El corazón de la piedra

Columna de José Marcelo

Se están produciendo grandes avances en las tecnologías de la comunicación, de la robótica, de la aeronáutica y de otros campos de la ciencia. Y fructifican de manera exponencial. La mirada puesta en las estrellas, se hace con el interés de habitar algún planeta en un futuro no lejano. La Tierra se nos queda pequeña y, además, lo sentimos enfermo, porque está padeciendo un brusco cambio climático. Aunque la Tierra se rebele con fenómenos naturales y se vuelva a regenerar, como siempre ha ocurrido en distintas épocas,  pero mientras tanto estos desastres naturales pueden ser muy graves para el hábitat del ser humano. Por otra parte, estos acontecimientos que se dan tanto en el campo científico como en la naturaleza, auguran que estamos en el comienzo de una nueva era. 

La sociedad tecnológica en la que estamos inmersos, ha derivado hacia una nueva concepción del tiempo. Tenemos un ansia imperiosa de vivir el presente, el cual pasa fugazmente. Esta actitud hace que se pierda la perspectiva del futuro, puesto que los hechos futuribles acontecen a gran velocidad. Y estamos perdiendo toda conexión con el pasado. Porque la tradición como valor cultural y objeto de nuestra memoria está desapareciendo de la manera como siempre se ha transmitido de generación en generación, para adquirir los conocimientos de modo global. Esta situación  nos causará  desorientación y problemas de adaptación.

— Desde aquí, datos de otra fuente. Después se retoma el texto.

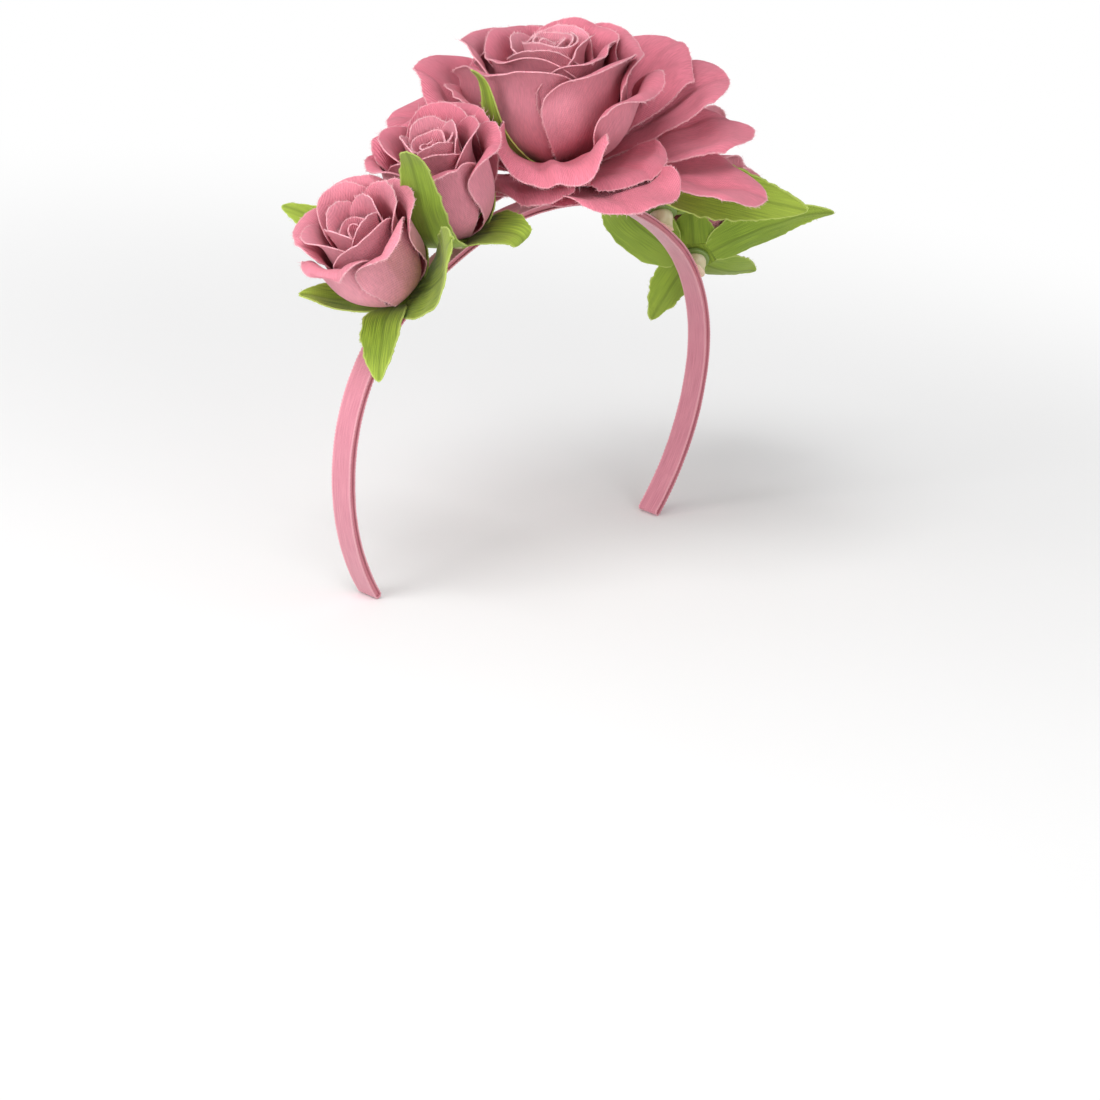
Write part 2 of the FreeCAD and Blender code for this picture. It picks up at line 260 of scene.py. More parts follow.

En comunicarnos hemos avanzado de modo acelerado, y lo hacemos virtual y  globalmente, pero este cambio tan brusco está suponiendo  una gran pérdida en las relaciones personales y afectivas. Esto último denota que nos sintamos extraños, como si ya viviésemos en otro planeta.

Para argumentar la importancia que tiene la tradición para la vida social y política del ser humano, Hannah Arend nos habla en su libro Entre el pasado y el futuro sobre el concepto de fundación de los romanos. Esta fundación consistía en poner los cimientos y colocar la piedra fundamental, cuyo edificio quedaba para la posterioridad. Y ello suponía el compromiso de conservación, con objeto de que se mantuviera como herencia para las futuras generaciones. Con  este concepto de fundación y estos valores se fundó la ciudad de Roma y, todas las demás eran provincia de Roma, con este criterio se formó todo un imperio. Arend prosigue diciendo que “la tradición conservaba el pasado al trasmitir de una generación a otra el testimonio de sus antepasados, quienes con su sabiduría trasmitían las normas sociales y los valores consagrados por el tiempo”. Es decir, la transmisión de toda una cultura. La pensadora nos confirma que la pérdida de la tradición  supone privarnos de la memoria, que es el objeto de nuestra existencia, gracias al recuerdo.

Sería triste que las generaciones futuras se sintieran extrañas en su propio planeta, ignorando su historia y sus orígenes. Que el futuro sea incierto. Que el arqueólogo solo encuentre escombros tecnológicos. Lo podemos evitar si sabemos preservar la memoria. Cuando el uso de la tecnología sirva para cuidar el planeta, así como la comunicación nos una en una interculturalidad que nos haga sentirnos más humanos, evitando la confrontación de una guerra de intereses económicos que sólo consigue desigualdades.

“Quiero penetrar en el corazón de la piedra, /ese corazón duro de la piedra que traspasa el tiempo, / ese corazón inmóvil de la piedra que atrapa el espacio. / Allí, perderme en el laberinto de su historia”. ¡Hagámoslo!